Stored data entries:
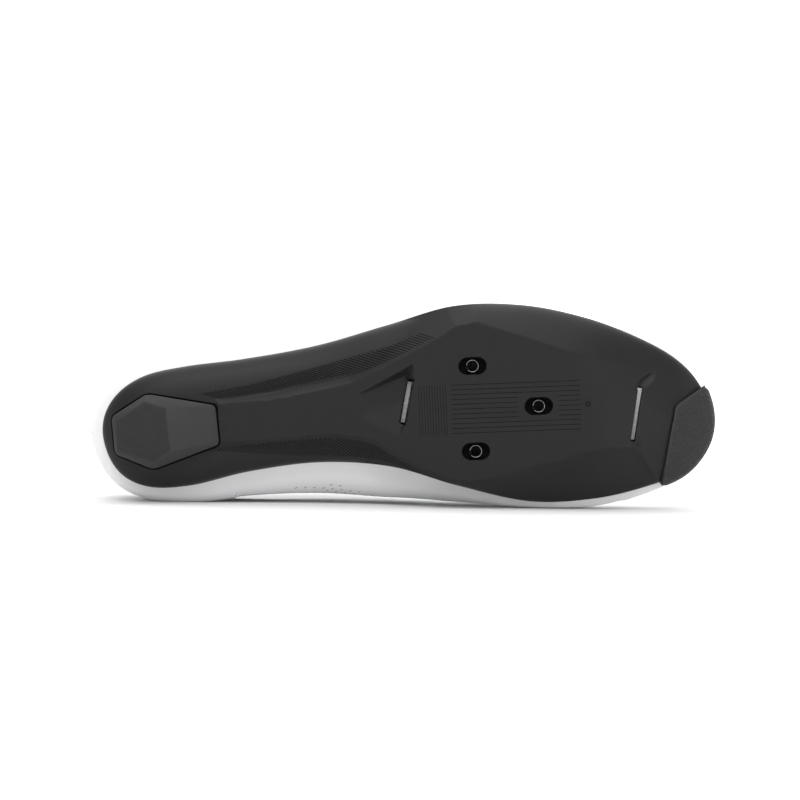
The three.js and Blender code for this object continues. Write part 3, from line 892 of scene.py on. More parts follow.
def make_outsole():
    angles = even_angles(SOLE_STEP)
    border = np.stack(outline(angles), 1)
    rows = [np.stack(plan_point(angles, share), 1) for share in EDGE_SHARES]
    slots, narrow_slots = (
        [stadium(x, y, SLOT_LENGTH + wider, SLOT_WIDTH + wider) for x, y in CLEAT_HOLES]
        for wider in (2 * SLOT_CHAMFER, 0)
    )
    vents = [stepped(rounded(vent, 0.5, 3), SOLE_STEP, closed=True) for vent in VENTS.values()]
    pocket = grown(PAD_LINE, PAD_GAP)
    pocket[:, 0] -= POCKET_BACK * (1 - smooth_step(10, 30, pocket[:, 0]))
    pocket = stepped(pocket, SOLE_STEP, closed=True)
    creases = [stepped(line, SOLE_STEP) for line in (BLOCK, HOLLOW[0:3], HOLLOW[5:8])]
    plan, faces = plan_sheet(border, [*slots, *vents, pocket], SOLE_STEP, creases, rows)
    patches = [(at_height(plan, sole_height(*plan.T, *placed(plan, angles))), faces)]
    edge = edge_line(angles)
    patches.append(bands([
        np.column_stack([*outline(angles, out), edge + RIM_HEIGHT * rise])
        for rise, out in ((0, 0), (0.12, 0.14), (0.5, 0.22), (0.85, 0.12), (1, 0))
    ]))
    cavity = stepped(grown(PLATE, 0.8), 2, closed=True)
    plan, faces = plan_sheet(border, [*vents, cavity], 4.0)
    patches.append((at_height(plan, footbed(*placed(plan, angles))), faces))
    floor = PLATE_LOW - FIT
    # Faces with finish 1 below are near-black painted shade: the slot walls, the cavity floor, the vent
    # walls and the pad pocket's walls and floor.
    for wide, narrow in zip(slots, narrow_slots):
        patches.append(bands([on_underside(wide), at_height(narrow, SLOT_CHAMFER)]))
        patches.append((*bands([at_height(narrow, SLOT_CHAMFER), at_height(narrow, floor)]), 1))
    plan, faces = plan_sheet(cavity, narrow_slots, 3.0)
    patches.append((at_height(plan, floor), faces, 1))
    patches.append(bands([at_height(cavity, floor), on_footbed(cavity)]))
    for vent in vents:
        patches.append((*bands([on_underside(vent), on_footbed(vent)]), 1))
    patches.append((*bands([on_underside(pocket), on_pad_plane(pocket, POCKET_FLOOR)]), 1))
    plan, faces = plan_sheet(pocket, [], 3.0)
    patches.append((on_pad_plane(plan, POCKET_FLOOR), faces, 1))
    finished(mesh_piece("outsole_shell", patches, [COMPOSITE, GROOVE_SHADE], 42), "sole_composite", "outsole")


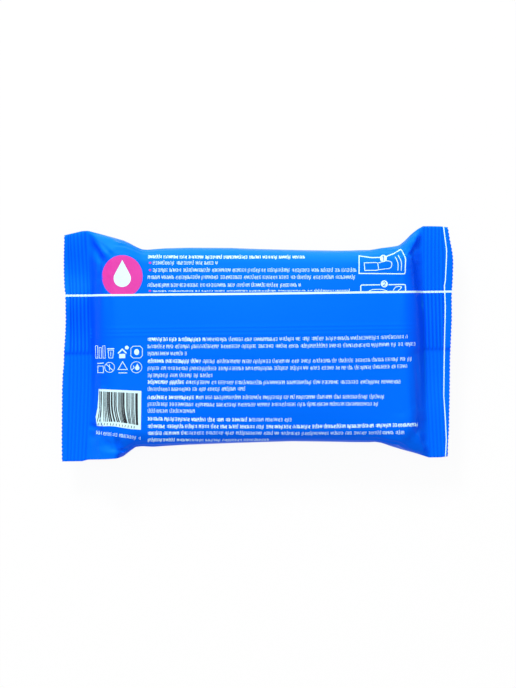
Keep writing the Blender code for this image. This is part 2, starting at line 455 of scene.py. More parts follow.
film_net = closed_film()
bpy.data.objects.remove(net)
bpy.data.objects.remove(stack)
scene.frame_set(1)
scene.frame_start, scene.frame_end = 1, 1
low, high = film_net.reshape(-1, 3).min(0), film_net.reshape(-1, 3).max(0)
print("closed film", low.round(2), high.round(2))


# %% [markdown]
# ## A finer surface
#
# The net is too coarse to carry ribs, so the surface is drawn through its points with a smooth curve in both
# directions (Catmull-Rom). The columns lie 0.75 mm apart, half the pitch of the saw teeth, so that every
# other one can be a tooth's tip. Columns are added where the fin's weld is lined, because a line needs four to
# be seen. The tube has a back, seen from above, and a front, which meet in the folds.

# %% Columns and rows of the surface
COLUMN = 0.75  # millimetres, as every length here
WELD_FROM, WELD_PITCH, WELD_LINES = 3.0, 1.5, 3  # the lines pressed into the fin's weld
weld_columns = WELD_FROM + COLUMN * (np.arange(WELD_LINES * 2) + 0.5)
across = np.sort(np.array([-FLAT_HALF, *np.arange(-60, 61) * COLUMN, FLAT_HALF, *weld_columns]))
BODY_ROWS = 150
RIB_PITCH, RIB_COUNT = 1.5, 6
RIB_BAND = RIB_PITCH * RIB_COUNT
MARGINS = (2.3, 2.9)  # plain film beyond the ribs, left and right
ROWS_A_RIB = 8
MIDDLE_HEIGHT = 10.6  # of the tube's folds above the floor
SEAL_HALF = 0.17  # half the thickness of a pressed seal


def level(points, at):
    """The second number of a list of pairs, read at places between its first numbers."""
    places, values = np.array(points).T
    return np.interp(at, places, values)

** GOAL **
Return all of the data word for word.

** IN RESPONSE **
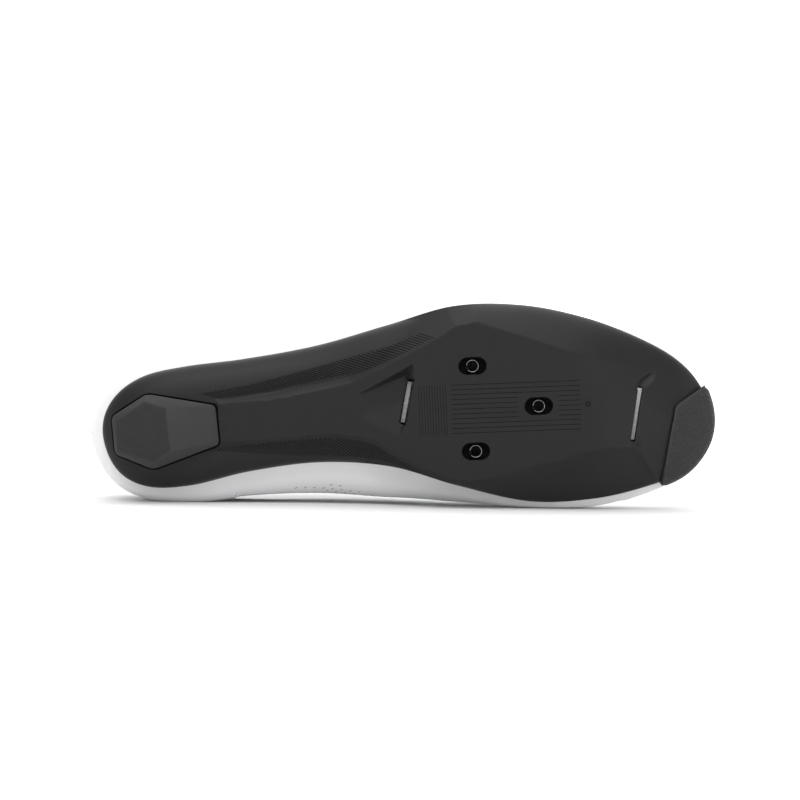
The three.js and Blender code for this object continues. Write part 3, from line 892 of scene.py on. More parts follow.
def make_outsole():
    angles = even_angles(SOLE_STEP)
    border = np.stack(outline(angles), 1)
    rows = [np.stack(plan_point(angles, share), 1) for share in EDGE_SHARES]
    slots, narrow_slots = (
        [stadium(x, y, SLOT_LENGTH + wider, SLOT_WIDTH + wider) for x, y in CLEAT_HOLES]
        for wider in (2 * SLOT_CHAMFER, 0)
    )
    vents = [stepped(rounded(vent, 0.5, 3), SOLE_STEP, closed=True) for vent in VENTS.values()]
    pocket = grown(PAD_LINE, PAD_GAP)
    pocket[:, 0] -= POCKET_BACK * (1 - smooth_step(10, 30, pocket[:, 0]))
    pocket = stepped(pocket, SOLE_STEP, closed=True)
    creases = [stepped(line, SOLE_STEP) for line in (BLOCK, HOLLOW[0:3], HOLLOW[5:8])]
    plan, faces = plan_sheet(border, [*slots, *vents, pocket], SOLE_STEP, creases, rows)
    patches = [(at_height(plan, sole_height(*plan.T, *placed(plan, angles))), faces)]
    edge = edge_line(angles)
    patches.append(bands([
        np.column_stack([*outline(angles, out), edge + RIM_HEIGHT * rise])
        for rise, out in ((0, 0), (0.12, 0.14), (0.5, 0.22), (0.85, 0.12), (1, 0))
    ]))
    cavity = stepped(grown(PLATE, 0.8), 2, closed=True)
    plan, faces = plan_sheet(border, [*vents, cavity], 4.0)
    patches.append((at_height(plan, footbed(*placed(plan, angles))), faces))
    floor = PLATE_LOW - FIT
    # Faces with finish 1 below are near-black painted shade: the slot walls, the cavity floor, the vent
    # walls and the pad pocket's walls and floor.
    for wide, narrow in zip(slots, narrow_slots):
        patches.append(bands([on_underside(wide), at_height(narrow, SLOT_CHAMFER)]))
        patches.append((*bands([at_height(narrow, SLOT_CHAMFER), at_height(narrow, floor)]), 1))
    plan, faces = plan_sheet(cavity, narrow_slots, 3.0)
    patches.append((at_height(plan, floor), faces, 1))
    patches.append(bands([at_height(cavity, floor), on_footbed(cavity)]))
    for vent in vents:
        patches.append((*bands([on_underside(vent), on_footbed(vent)]), 1))
    patches.append((*bands([on_underside(pocket), on_pad_plane(pocket, POCKET_FLOOR)]), 1))
    plan, faces = plan_sheet(pocket, [], 3.0)
    patches.append((on_pad_plane(plan, POCKET_FLOOR), faces, 1))
    finished(mesh_piece("outsole_shell", patches, [COMPOSITE, GROOVE_SHADE], 42), "sole_composite", "outsole")


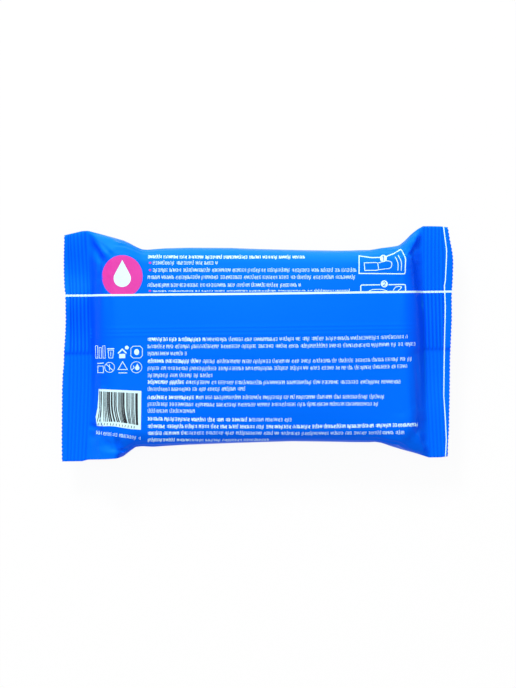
Keep writing the Blender code for this image. This is part 2, starting at line 455 of scene.py. More parts follow.
film_net = closed_film()
bpy.data.objects.remove(net)
bpy.data.objects.remove(stack)
scene.frame_set(1)
scene.frame_start, scene.frame_end = 1, 1
low, high = film_net.reshape(-1, 3).min(0), film_net.reshape(-1, 3).max(0)
print("closed film", low.round(2), high.round(2))


# %% [markdown]
# ## A finer surface
#
# The net is too coarse to carry ribs, so the surface is drawn through its points with a smooth curve in both
# directions (Catmull-Rom). The columns lie 0.75 mm apart, half the pitch of the saw teeth, so that every
# other one can be a tooth's tip. Columns are added where the fin's weld is lined, because a line needs four to
# be seen. The tube has a back, seen from above, and a front, which meet in the folds.

# %% Columns and rows of the surface
COLUMN = 0.75  # millimetres, as every length here
WELD_FROM, WELD_PITCH, WELD_LINES = 3.0, 1.5, 3  # the lines pressed into the fin's weld
weld_columns = WELD_FROM + COLUMN * (np.arange(WELD_LINES * 2) + 0.5)
across = np.sort(np.array([-FLAT_HALF, *np.arange(-60, 61) * COLUMN, FLAT_HALF, *weld_columns]))
BODY_ROWS = 150
RIB_PITCH, RIB_COUNT = 1.5, 6
RIB_BAND = RIB_PITCH * RIB_COUNT
MARGINS = (2.3, 2.9)  # plain film beyond the ribs, left and right
ROWS_A_RIB = 8
MIDDLE_HEIGHT = 10.6  # of the tube's folds above the floor
SEAL_HALF = 0.17  # half the thickness of a pressed seal


def level(points, at):
    """The second number of a list of pairs, read at places between its first numbers."""
    places, values = np.array(points).T
    return np.interp(at, places, values)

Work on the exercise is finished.